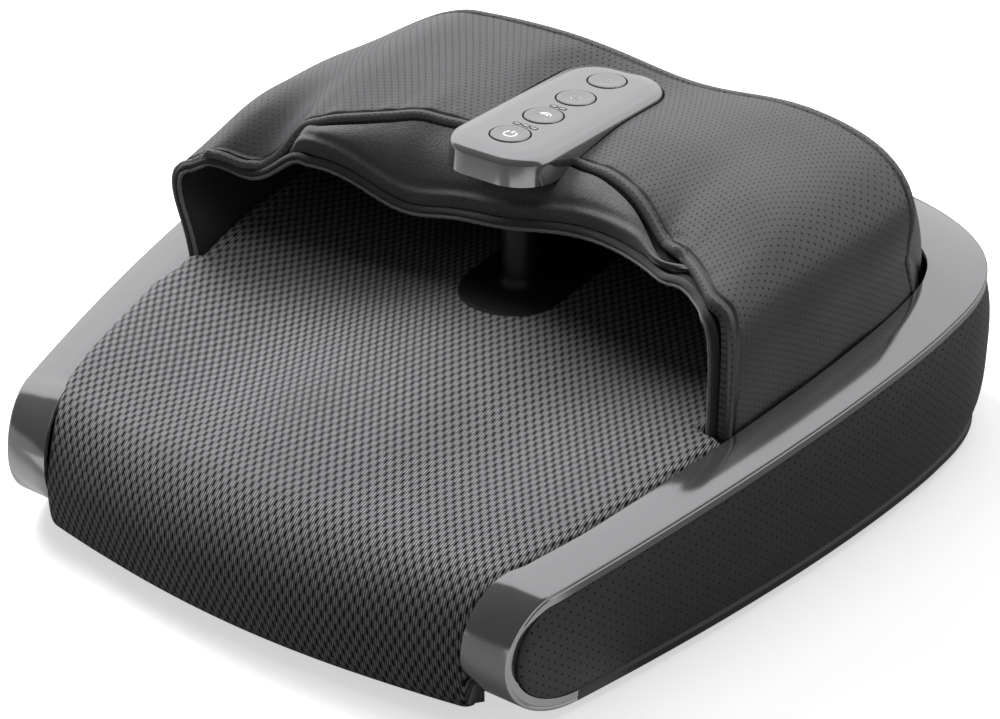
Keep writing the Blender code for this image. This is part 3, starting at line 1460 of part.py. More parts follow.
def make_pump(mat):
    """Air pump body with its outlet nipple."""
    bm = bmesh.new()
    low = place(PUMP_X - PUMP_LENGTH / 2, PUMP_DEPTH - PUMP_WIDTH / 2, PAN_FLOOR_TOP + PART_GAP)
    high = place(PUMP_X + PUMP_LENGTH / 2, PUMP_DEPTH + PUMP_WIDTH / 2,
                 PAN_FLOOR_TOP + PUMP_HEIGHT)
    add_box(bm, low, high)
    edges = [e for e in bm.edges if abs(e.verts[0].co.z - e.verts[1].co.z) > PUMP_BEVEL]
    bmesh.ops.bevel(bm, geom=edges, offset=PUMP_BEVEL, segments=2, affect='EDGES')
    pump = finish_object("air_pump", bm, mat)
    start = PUMP_X + PUMP_LENGTH / 2
    cut(pump, nipple("pump_nipple", start - PUMP_BEVEL, start + NIPPLE_LENGTH, PUMP_DEPTH, mat), 'UNION')
    return pump


def nipple(name, start, end, depth, mat):
    """Hose nipple along X."""
    bm = bmesh.new()
    add_cylinder(bm, NIPPLE_RADIUS, start, end, SCREW_SIDES)
    obj = finish_object(name, bm, mat)
    obj.rotation_euler = (0.0, math.pi / 2, 0.0)
    obj.location = place(0.0, depth, NIPPLE_HEIGHT)
    return obj


def make_valve(mat):
    """Valve block between the pump and the two hoses."""
    bm = bmesh.new()
    low = place(-VALVE_LENGTH / 2, PUMP_DEPTH - VALVE_WIDTH / 2, PAN_FLOOR_TOP + PART_GAP)
    high = place(VALVE_LENGTH / 2, PUMP_DEPTH + VALVE_WIDTH / 2, PAN_FLOOR_TOP + VALVE_HEIGHT)
    add_box(bm, low, high)
    return finish_object("valve_block", bm, mat)


def hose(name, points, mat):
    """Hose along a smooth route, with an even round section."""
    curve = bpy.data.curves.new(name, 'CURVE')
    curve.dimensions = '3D'
    curve.bevel_depth = HOSE_RADIUS
    curve.bevel_resolution = 2
    curve.use_fill_caps = True
    spline = curve.splines.new('POLY')
    spline.points.add(len(points) - 1)
    for spot, point in zip(spline.points, points):
        spot.co = (*point, 1.0)
    curve.materials.append(mat)
    obj = bpy.data.objects.new(name, curve)
    bpy.context.scene.collection.objects.link(obj)
    return obj


def make_pump_hose(mat):
    """Short hose from the pump's nipple to the valve block."""
    start = PUMP_X + PUMP_LENGTH / 2 + NIPPLE_LENGTH + PART_GAP
    end = -VALVE_LENGTH / 2 - PART_GAP
    points = [place(mix(start, end, t / 3), PUMP_DEPTH, NIPPLE_HEIGHT) for t in range(4)]
    return hose("pump_hose", points, mat)


def make_air_hose(name, side, mat):
    """Hose from the valve block up through the deck, behind the lining."""
    start = Vector((side * VALVE_LENGTH / 4, PUMP_DEPTH + VALVE_WIDTH / 2 + 2 * PART_GAP,
                    NIPPLE_HEIGHT))
    end = Vector((side * HOSE_RISE_X, HOSE_RISE_DEPTH, DECK_LOW - HOSE_EASE / 4))
    bend = (start, start + Vector((0, HOSE_EASE, 0)), end - Vector((0, 0, HOSE_EASE)), end)
    points = [place(*bezier(bend, i / HOSE_STEPS)) for i in range(HOSE_STEPS + 1)]
    rise = Vector((0, 0, HOSE_TOP - end.z))
    return hose(name, points + [points[-1] + rise / 2, points[-1] + rise], mat)


def bezier(handles, t):
    """Point of a cubic curve through four handles."""
    a, b, c, d = handles
    k = 1 - t
    return a * k ** 3 + b * 3 * k * k * t + c * 3 * k * t * t + d * t ** 3


def make_main_board(mat):
    """Main circuit board on the pan floor, with its larger components."""
    low = PAN_FLOOR_TOP + PART_GAP
    top = low + BOARD_THICK
    half_l, half_w = MAIN_BOARD_LENGTH / 2, MAIN_BOARD_WIDTH / 2
    bm = bmesh.new()
    add_box(bm, place(MAIN_BOARD_X - half_l, PUMP_DEPTH - half_w, low),
            place(MAIN_BOARD_X + half_l, PUMP_DEPTH + half_w, top))
    board = finish_object("main_board", bm, mat)
    bm = bmesh.new()
    for size, sx, sd in zip(CHIP_SIZES, CHIP_X_SHARES, CHIP_DEPTH_SHARES):
        x = MAIN_BOARD_X + sx * MAIN_BOARD_LENGTH
        depth = PUMP_DEPTH + sd * MAIN_BOARD_WIDTH
        add_box(bm, place(x - size[0] / 2, depth - size[1] / 2, top - BOARD_THICK / 2),
                place(x + size[0] / 2, depth + size[1] / 2, top + size[2]))
    cut(board, finish_object("main_components", bm, mat), 'UNION')
    return board


def make_inlet(mat):
    """Power inlet socket in the rear wall."""
    face = BODY_DEPTH
    rings = []
    profile = ((INLET_RADIUS, face - INLET_LENGTH), (INLET_RADIUS, face), (INLET_BORE, face),
               (INLET_BORE, face - INLET_BORE_DEEP))
    for radius, depth in profile:
        turns = [2 * math.pi * i / INLET_SIDES for i in range(INLET_SIDES)]
        rings.append([place(radius * math.cos(a), depth, INLET_HEIGHT + radius * math.sin(a))
                      for a in turns])
    return ring_solid("power_inlet", rings, mat)


def inlet_cutter(mat):
    """Cutter for the inlet's hole through the wrap and the pan wall."""
    rings = []
    radius = INLET_RADIUS + FIT_GAP
    for depth in (BODY_DEPTH - INLET_LENGTH - CUT_OVERRUN, BODY_DEPTH + CUT_OVERRUN):
        turns = [2 * math.pi * i / INLET_SIDES for i in range(INLET_SIDES)]
        rings.append([place(radius * math.cos(a), depth, INLET_HEIGHT + radius * math.sin(a))
                      for a in turns])
    return ring_solid("inlet_cut", rings, mat)


def pocket_cutter(name, sign, mat):
    """Room in the pad's underside for one foot's two massage heads."""
    grow = HEAD_RADIUS + POCKET_CLEAR
    high = DECK_TOP + HEAD_LIFT + HEAD_PLATE + KNOB_HEIGHT + POCKET_HEAD_ROOM
    outline = oval(grow, FRONT_HEAD_DEPTH - grow, REAR_HEAD_DEPTH + grow, 8)
    low = DECK_TOP - CUT_OVERRUN
    return ring_solid(name, [[place(sign * HEAD_X + x, d, z) for x, d in outline]
                             for z in (low, high)], mat)


def deck_hole_cutter(mat):
    """Cutter for the deck's shaft holes and hose holes."""
    bm = bmesh.new()
    low, high = DECK_LOW - CUT_OVERRUN, DECK_TOP + CUT_OVERRUN
    for _, x, depth in head_places():
        add_cylinder(bm, SHAFT_RADIUS + RUN_GAP, low, high, SHAFT_SIDES, (x, depth_to_y(depth)))
    for side in (-1, 1):
        add_cylinder(bm, HOSE_RADIUS + 2 * FIT_GAP, low, high, SHAFT_SIDES,
                     (side * HOSE_RISE_X, depth_to_y(HOSE_RISE_DEPTH)))
    return finish_object("deck_holes", bm, mat)


def make_drive(plastic, steel, brass):
    """Gear train: head gears, idlers, worm wheels and their shafts."""
    half_tooth = math.pi / GEAR_TEETH
    gear_radius = GEAR_MODULE * GEAR_TEETH / 2
    idler_radius = GEAR_MODULE * IDLER_TEETH / 2
    for name, x, depth in head_places():
        make_shaft(name + "_shaft", steel, x, depth)
        make_gear(name + "_gear", GEAR_TEETH, gear_radius, GEAR_MODULE, GEAR_LOW, GEAR_HIGH,
                  SHAFT_RADIUS + PART_GAP, half_tooth, plastic, x, depth)
    for side, sign in (("left", -1), ("right", 1)):
        x = sign * HEAD_X
        middle = FRONT_HEAD_DEPTH + CENTRE_DISTANCE
        make_gear(side + "_idler_gear", IDLER_TEETH, idler_radius, GEAR_MODULE, GEAR_LOW, GEAR_HIGH,
                  IDLER_PIN_RADIUS + RUN_GAP, math.pi / 2, plastic, x, middle)
        make_idler_pin(side + "_idler_pin", steel, x, middle)
        make_gear(side + "_worm_wheel", WHEEL_TEETH, WHEEL_RADIUS, 2 * WHEEL_RADIUS / WHEEL_TEETH,
                  WORM_AXIS_HEIGHT - WHEEL_THICK / 2, WORM_AXIS_HEIGHT + WHEEL_THICK / 2,
                  SHAFT_RADIUS + PART_GAP, 0.0, brass, x, REAR_HEAD_DEPTH)


def clear_scene():
    """Remove every object that the scene holds."""
    for obj in list(bpy.data.objects):
        bpy.data.objects.remove(obj, do_unlink=True)


def build():
    """Make every part of the foot massager."""
    clear_scene()
    made = {name: material(name, *values) for name, values in FINISHES.items()}
    trim, leather, mesh_cloth = made["satin_trim"], made["leatherette"], made["mesh_cloth"]
    lining_cloth, felt, binding_cloth = made["lining_cloth"], made["felt"], made["binding_cloth"]
    black, post_black, grey = made["black_plastic"], made["post_plastic"], made["rail_plastic"]
    panel, button = made["panel_metal"], made["button_metal"]
    white, steel, brass = made["white_plastic"], made["steel"], made["brass"]
    rubber, board = made["rubber"], made["circuit_board"]
    frame = panel_frame()

    inlet_cut = inlet_cutter(black)
    make_band(trim)
    wrap = make_wrap(leather)
    cut(wrap, inlet_cut)
    make_rail(grey)
    add_bosses(make_pan(black, [inlet_cut]), black)
    make_feet(rubber)
    make_screws(steel)
    make_deck(black, [deck_hole_cutter(black)])
    stem_cut = oval_cutter("stem_cut", FIT_GAP, FLANGE_HALF, FLANGE_FRONT, FLANGE_REAR,
                           DECK_TOP - CUT_OVERRUN, PANEL_TOP, black)
    make_pad(mesh_cloth, [pocket_cutter("left_pocket", -1, black),
                          pocket_cutter("right_pocket", 1, black), stem_cut])
    make_post(post_black)
    for name, x, depth in head_places():
        make_head(name + "_head", white, x, depth, math.pi / 6)
    make_drive(white, steel, brass)
    make_worm_shaft(steel)
    make_motor(steel)
    make_cradle(black)
    make_shaft_bearing("left_shaft_bearing", -BEARING_X, brass)
    make_shaft_bearing("right_shaft_bearing", BEARING_X, brass)

    cover_hole = panel_hole("cover_hole", -FIT_GAP, -PANEL_HEIGHT - CUT_OVERRUN, CUT_OVERRUN,
                            frame, black)
    flap_hole = panel_hole("flap_hole", -FIT_GAP, -PANEL_BASE_LOW - FIT_GAP, CUT_OVERRUN,
                           frame, black)
    post_hole = oval_cutter("post_hole", FIT_GAP, POST_HALF, POST_FRONT, POST_REAR,
                            DECK_TOP + CUT_OVERRUN, PANEL_TOP, black)
    make_hood_cover(leather, cover_hole)
    lining = make_lining(lining_cloth, post_hole)
    cut(lining, flap_hole)
    flap = make_flap(felt, flap_hole)
    cut(flap, post_hole)
    make_binding(binding_cloth)
    make_air_bag("left_air_bag", False, rubber)
    make_air_bag("right_air_bag", True, rubber)

    make_panel_cover(panel, frame)
    make_panel_base(black, frame)
    make_control_board(board, frame)
    for name, y in zip(BUTTON_NAMES, button_offsets()):
        make_button(name, y, button, frame)

    make_pump(grey)
    make_valve(black)
    make_pump_hose(rubber)
    make_air_hose("left_air_hose", -1, rubber)
    make_air_hose("right_air_hose", 1, rubber)
    make_main_board(board)
    make_inlet(black)


build()
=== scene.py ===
"""Foot massager with a leatherette hood over two foot chambers, dressed for the picture."""
import json
import math

import bmesh
import bpy
from mathutils import Matrix, Vector


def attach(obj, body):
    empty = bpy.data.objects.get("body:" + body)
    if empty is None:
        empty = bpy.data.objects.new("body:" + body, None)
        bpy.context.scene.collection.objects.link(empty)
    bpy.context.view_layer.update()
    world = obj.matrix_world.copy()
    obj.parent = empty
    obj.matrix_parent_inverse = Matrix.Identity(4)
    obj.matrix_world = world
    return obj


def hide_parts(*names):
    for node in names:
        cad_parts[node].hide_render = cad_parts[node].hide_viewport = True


# Sizes shared with the part, in metres
BODY_WIDTH = 0.400
BODY_DEPTH = 0.416
NOSE_WIDTH = 0.2964
REAR_CURVE = 0.121
SIDE_POWER = 1.63
REAR_POWER = 2.97
FLOOR_GAP = 0.0045
NOSE_TOP = 0.0692
NOSE_REACH = 0.0271
NOSE_LOW_REACH = 0.038
REAR_TOP = 0.0929
NOSE_RISE_SHARE = 0.104
PART_GAP = 0.0003
FIT_GAP = 0.0004
BAND_NOSE_WIDTH = 0.0249
BAND_SIDE_WIDTH = 0.0225
BAND_SIDE_DEPTH = 0.060
BAND_REAR_WIDTH = 0.0318
BAND_THICK = 0.0022
BAND_LIP = 0.006
NOSE_TURN_SHARE = -0.2
HOOK_END = 0.039
ANGLE_LIMIT = 1e-6
WRAP_THICK = 0.003
WRAP_INSET = 0.0006
WRAP_BULGE = 0.0022
RAIL_THICK = 0.004
DECK_TOP = 0.052
DECK_FRONT = 0.014
DECK_NOSE_START = 0.034
PAD_OVERHANG = 0.0115
PAD_NOSE_HALF = 0.128
PAD_LOW = 0.0055
PAD_BELLY = 0.030
PAD_NOSE_BACK = 0.028
PAD_UNDERCUT = 0.007
PAD_HEEL = 0.009
PAD_STEP = 0.0140
PAD_STEP_AHEAD = 0.017
PAD_STEP_RUN = 0.011
PAD_REAR_SHORT = 0.029
TROUGH_X = 0.076
TROUGH_WIDTH = 0.038
TROUGH_DEEP = 0.0055
TROUGH_START = 0.015
TROUGH_FULL = 0.110
CENTRE_RIDGE = 0.0015
PAD_EDGE_DROP = 0.0012
POST_HALF = 0.0095
POST_BEHIND = 0.0235
POST_LENGTH = 0.0205
POST_FILLET = 0.005
FLANGE_HALF = 0.025
FLANGE_BEHIND = 0.001
FLANGE_LENGTH = 0.110
FLANGE_LIFT = 0.0012
STEM_INSET = 0.004
PANEL_HALF = 0.029
PANEL_SETBACK = 0.099
PANEL_LENGTH = 0.131
PANEL_CORNER = 0.021
PANEL_LIFT = 0.0087
PANEL_TILT = math.radians(2.0)
PANEL_HEIGHT = 0.016
PANEL_WALL = 0.0022
PANEL_EDGE = 0.0035
PANEL_CROWN = 0.0012
PANEL_BASE_LOW = 0.0172
PANEL_BASE_TOP = 0.0112
BOARD_THICK = 0.0016
SWITCH_HEIGHT = 0.0035
BUTTON_BEHIND = 0.024
BUTTON_PITCH = 0.0283
BUTTON_RADIUS = 0.0098
BUTTON_GAP = 0.0003
BUTTON_PROUD = 0.0005
BUTTON_FLANGE = 0.001
BUTTON_FLANGE_THICK = 0.0012
BUTTON_STEM_RADIUS = 0.003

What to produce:
Starting at the line that contains "make_pump(grey)", set down every line up to and including the line that contains "cad_parts[node].hide_render = cad_parts[node].hide_viewport", exactly as given, and no other line.

Worked answer:
    make_pump(grey)
    make_valve(black)
    make_pump_hose(rubber)
    make_air_hose("left_air_hose", -1, rubber)
    make_air_hose("right_air_hose", 1, rubber)
    make_main_board(board)
    make_inlet(black)


build()
=== scene.py ===
"""Foot massager with a leatherette hood over two foot chambers, dressed for the picture."""
import json
import math

import bmesh
import bpy
from mathutils import Matrix, Vector


def attach(obj, body):
    empty = bpy.data.objects.get("body:" + body)
    if empty is None:
        empty = bpy.data.objects.new("body:" + body, None)
        bpy.context.scene.collection.objects.link(empty)
    bpy.context.view_layer.update()
    world = obj.matrix_world.copy()
    obj.parent = empty
    obj.matrix_parent_inverse = Matrix.Identity(4)
    obj.matrix_world = world
    return obj


def hide_parts(*names):
    for node in names:
        cad_parts[node].hide_render = cad_parts[node].hide_viewport = True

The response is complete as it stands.